Yes, it is probably my fault I chose education and working class community colleges and earned too little, researched and wrote about the weaknesses of institutions and then got made redundant too easily. And that too eats away at me, I am gaslighting myself I think. William Blake got there, inspired poets two hundred and fifty years later, made a mark, rioted, stormed a prison, created, wrote and never bent his knee. It is important to know Blake existed, and Matt Johnson, and to start to think it is important I exist too. The link is not just coffee.

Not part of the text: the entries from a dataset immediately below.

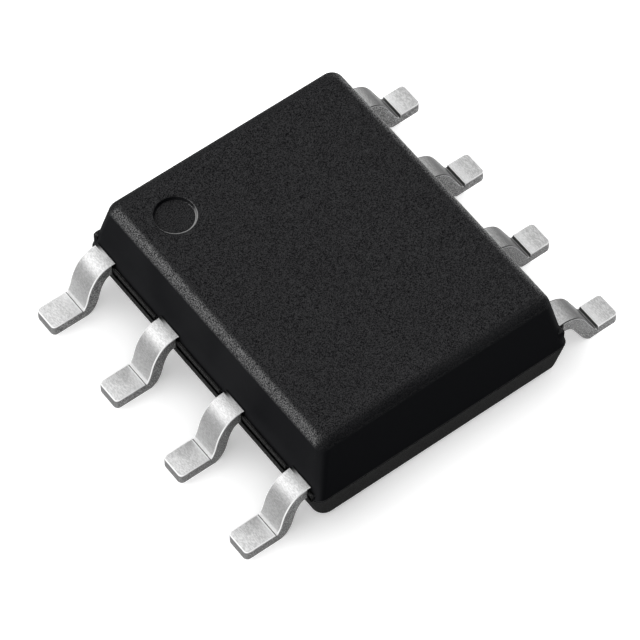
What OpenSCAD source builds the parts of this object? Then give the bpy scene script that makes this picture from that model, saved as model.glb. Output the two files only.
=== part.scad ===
// Power MOSFET in an eight-lead small-outline (SOIC) package.
// The origin is the middle of the board plane that the lead feet stand on. X runs across the
// package, Y along the rows of leads, Z up. Lead 1 is at -X, +Y; leads 1 to 4 run down the -X side
// and leads 5 to 8 come back up the +X side. Leads 1 to 3 are the source, 4 the gate, and 5 to 8
// the drain. All sizes are in millimetres.

/* [Moulded body] */
// Width of the body across the leads, at the parting line
body_w = 3.66; // [3.4:0.02:4.4]
// Depth of the half above the parting line
upper_h = 0.90; // [0.8:0.05:1.4]
// Depth of the half below the parting line
lower_h = 0.45; // [0.4:0.05:0.8]
// Clear height between the board and the underside of the body
standoff = 0.10; // [0.05:0.01:0.3]
// Resin left between an outermost lead and the end wall
end_margin = 0.155; // [0.12:0.005:0.6]
// Draft angle of the upper walls, in degrees
upper_draft = 10.5; // [3:0.5:14]
// Draft angle of the lower walls, in degrees
lower_draft = 9; // [2:0.5:12]
// Radius of the edge round the top face
top_r = 0.12; // [0.04:0.01:0.2]
// Radius of the edge round the underside
bottom_r = 0.08; // [0.03:0.01:0.14]
// Radius of the four upright corners
corner_r = 0.15; // [0.05:0.01:0.3]
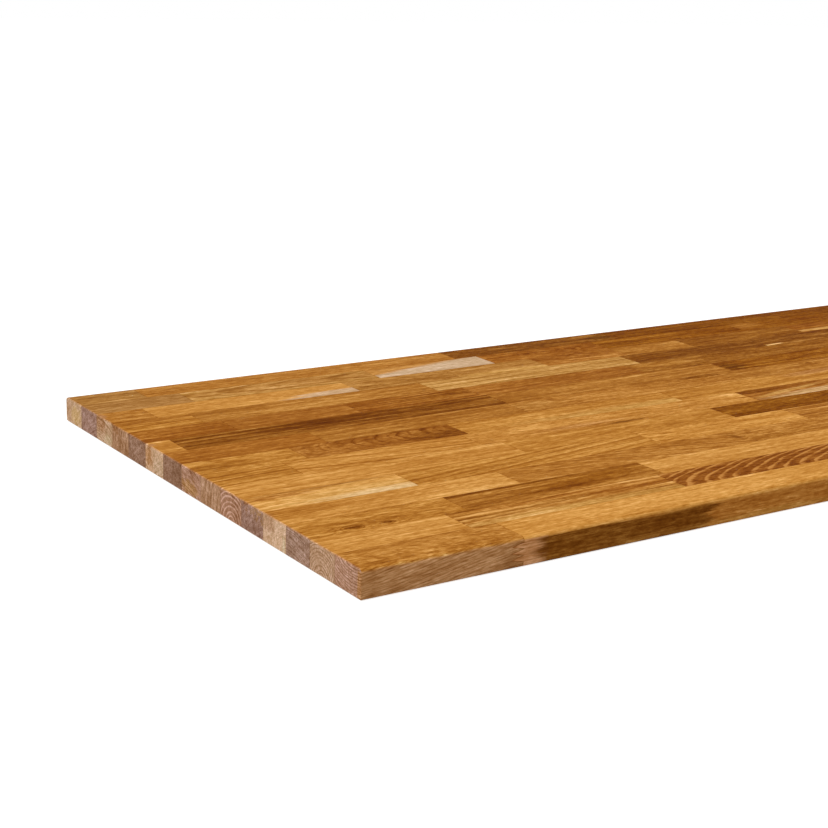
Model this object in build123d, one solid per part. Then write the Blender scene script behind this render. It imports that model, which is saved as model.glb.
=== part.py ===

What about now? I think that what is important is places to play at plays, a stage and writing and not already needing to have been on an MA – who has ten grand to pay for an MA, and to live and to eat and to do all that is necessary like go to see plays and writing? I do not know but I know it is not me. Maybe the Royal Exchange should be less royal and more exchangeable, a place where we can have an hour in the morning to do some stuff, tread the boards, have a look around. Write in the place of performance, perform in the place of the writing. Scruffy no marks like me, no accolades, no lineage. But words aplenty, and ideas and thoughts and voice.
*This piece was written on 25th February 2025.